King, who owns two restaurants covered under the proposal -- Ocean Avenue Seafood and I Cugini --, said that suddenly raising salaries could be "suicide."
"Nobody overnight can absorb this kind of cost," King said. "Let it go up in stages where everybody can prepare for it."
King contends that the proposal discriminates against businesses grossing more than $3 million.
"I think the whole thing is the most discriminating thing since the Jim Crow laws in the South," King said. "Why just take people with $3 million?"
Business owners also argue that the proposal discriminates against firms inside the coastal zone, which stretches from Fourth Street to the coast north of Pico Boulevard and from Lincoln Boulevard to the coast south of Pico.
For example, Puzzle Zoo, an independent toy store on the Third Street Promenade, would have to pay their workers more than Toys 'R Us on the east side of Fourth Street, making it more difficult to compete with a chain outlet that can keep its costs low.
"That (the proposed wages) would almost double my payroll," said Jay Demircift, who owns Puzzle Zoo, which has been on the Promenade for seven years. "It would make no sense for me to have a business anymore because I wouldn't make a profit. Maybe they can talk to the landlords to decrease the rent.
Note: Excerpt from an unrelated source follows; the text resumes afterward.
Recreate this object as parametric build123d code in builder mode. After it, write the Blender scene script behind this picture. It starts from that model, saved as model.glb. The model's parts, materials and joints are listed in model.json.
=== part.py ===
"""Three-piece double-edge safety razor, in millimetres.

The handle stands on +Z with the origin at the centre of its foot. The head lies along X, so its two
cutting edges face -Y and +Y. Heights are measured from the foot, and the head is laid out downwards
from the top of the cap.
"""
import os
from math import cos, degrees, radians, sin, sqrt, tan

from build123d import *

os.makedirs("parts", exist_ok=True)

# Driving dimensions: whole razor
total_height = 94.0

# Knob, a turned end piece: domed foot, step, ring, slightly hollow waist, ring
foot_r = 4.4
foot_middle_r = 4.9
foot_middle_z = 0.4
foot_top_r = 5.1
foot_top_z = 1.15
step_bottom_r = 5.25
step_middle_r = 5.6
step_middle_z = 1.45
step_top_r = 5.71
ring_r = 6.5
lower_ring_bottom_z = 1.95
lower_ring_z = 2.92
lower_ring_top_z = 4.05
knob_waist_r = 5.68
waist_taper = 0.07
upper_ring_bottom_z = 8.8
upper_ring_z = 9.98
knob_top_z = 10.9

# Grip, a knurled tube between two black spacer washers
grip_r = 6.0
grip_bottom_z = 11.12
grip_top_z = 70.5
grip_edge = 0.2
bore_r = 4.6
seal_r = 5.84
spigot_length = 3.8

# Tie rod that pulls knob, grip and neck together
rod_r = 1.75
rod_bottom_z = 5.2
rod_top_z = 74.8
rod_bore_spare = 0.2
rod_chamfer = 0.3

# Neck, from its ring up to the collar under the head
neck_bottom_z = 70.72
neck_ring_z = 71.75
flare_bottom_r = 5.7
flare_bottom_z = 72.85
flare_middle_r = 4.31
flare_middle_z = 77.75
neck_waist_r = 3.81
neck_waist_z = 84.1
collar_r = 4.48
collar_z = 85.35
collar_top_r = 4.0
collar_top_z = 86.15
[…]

"I'm already at a maximum (in prices) with Toys 'R Us next to me," Demircift said. "As it is I have one store and they have a thousand."
But one retailer agreed with Pollin that raising wages could also have its benefits. (Pollin contends that higher salaries can decrease turnover and increase worker productivity and morale.)
"The bottom line is that you would be spending more per employee, but you might get a better quality person too," said Eric Silberman, general manager of the Restoration Hardware outlet on the Promenade. "Maybe I'll get the pick of the litter, you never know."
Silberman, who said that higher wages might attract those who apply to other Restoration Hardware outlets, is resigned to paying $10.75, which he said is "not a big increase," if the proposal is enacted.
"It's just something you can't change," Silberman said. "What are you going to do?"